Before Coast cartoonist Mike Holmes started turning all your stories into comic gold, he drew his own true story, This American Drive. The serial comic about Holmes’ road trip with his now ex-girlfriend Jodi first appeared in The Coast in 2007 and is now available in graphic novel form, through Invisible Publishing. The Halifax book launch is Thursday, October 15, 5-7pm at Strange Adventures.
Holmes did a lot of additional writing to beef up the comic to novel size. “It was a bit tricky—-I’m not totally confident expressing things using only words, and I’m not the most articulate person on Earth,” he says modestly. “The story had already been told with pictures, and I didn’t want the text to make the pictures redundant, or vice versa. Luckily, I remembered quite a bit more than what was in the original comic strip, and the larger format allowed me to flesh out thoughts that I didn’t have room for the first time around.”
During the trip, which took the couple from Halifax to Jodi’s family’s home in Texas, Holmes started making notes in his sketchbook: “Every event, meal, song and goofball non-sequitur that happened on the trip went down on paper.” Going back in time wasn’t an issue either. “At certain points in the book I drew a cartoon-y, exaggerated version of things, but mostly I refer to actual experiences and filter that through my observation of them,” he says. “If I can’t remember something (such as, say, the name of Jodi’s father), I’ll either do some fact-checking or just call myself out on my poor memory.”

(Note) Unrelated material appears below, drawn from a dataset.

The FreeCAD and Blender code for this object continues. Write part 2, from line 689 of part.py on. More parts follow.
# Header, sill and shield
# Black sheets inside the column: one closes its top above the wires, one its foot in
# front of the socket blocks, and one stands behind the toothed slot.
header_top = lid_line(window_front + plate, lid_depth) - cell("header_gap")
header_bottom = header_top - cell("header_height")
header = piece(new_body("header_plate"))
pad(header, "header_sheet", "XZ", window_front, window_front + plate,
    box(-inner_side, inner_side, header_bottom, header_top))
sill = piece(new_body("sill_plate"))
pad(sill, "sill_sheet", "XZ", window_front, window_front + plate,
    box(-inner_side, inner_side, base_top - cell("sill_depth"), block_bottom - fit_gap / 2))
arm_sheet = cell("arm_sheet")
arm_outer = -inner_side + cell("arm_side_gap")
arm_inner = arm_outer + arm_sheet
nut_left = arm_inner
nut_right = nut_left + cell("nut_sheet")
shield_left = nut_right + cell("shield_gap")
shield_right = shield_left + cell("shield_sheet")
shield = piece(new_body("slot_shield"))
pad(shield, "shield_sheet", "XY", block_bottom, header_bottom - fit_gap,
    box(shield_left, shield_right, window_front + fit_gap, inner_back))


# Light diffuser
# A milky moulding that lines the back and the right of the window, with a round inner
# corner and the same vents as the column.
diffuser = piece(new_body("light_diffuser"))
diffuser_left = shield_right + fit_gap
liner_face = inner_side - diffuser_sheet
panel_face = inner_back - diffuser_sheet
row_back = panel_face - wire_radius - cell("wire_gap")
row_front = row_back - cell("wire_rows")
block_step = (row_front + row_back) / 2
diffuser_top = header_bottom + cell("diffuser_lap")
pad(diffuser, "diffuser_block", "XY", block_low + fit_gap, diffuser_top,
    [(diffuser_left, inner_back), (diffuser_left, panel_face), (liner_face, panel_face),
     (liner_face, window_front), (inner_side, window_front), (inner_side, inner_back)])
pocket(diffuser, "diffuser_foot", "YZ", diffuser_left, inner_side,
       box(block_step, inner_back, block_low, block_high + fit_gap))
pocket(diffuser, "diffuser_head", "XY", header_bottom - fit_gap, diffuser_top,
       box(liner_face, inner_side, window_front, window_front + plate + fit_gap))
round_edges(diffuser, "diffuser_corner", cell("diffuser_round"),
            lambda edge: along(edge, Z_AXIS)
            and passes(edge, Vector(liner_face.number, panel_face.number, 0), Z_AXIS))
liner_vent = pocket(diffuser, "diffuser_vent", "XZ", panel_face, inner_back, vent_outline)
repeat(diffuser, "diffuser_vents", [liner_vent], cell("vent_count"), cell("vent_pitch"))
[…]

This American Drive, guaranteed to give you a hankering for a deep-fried pickle, mixes illustration styles, jumping back and forth between a more realistic aesthetic, to a simple look reminiscent of early Charles Schulz. “I don’t like being held down to a single style of illustration, although I have a lot of respect for cartoonists who have a solid, easily identifiable body of work,” Holmes says. “I don’t know if I’ll ever have that.”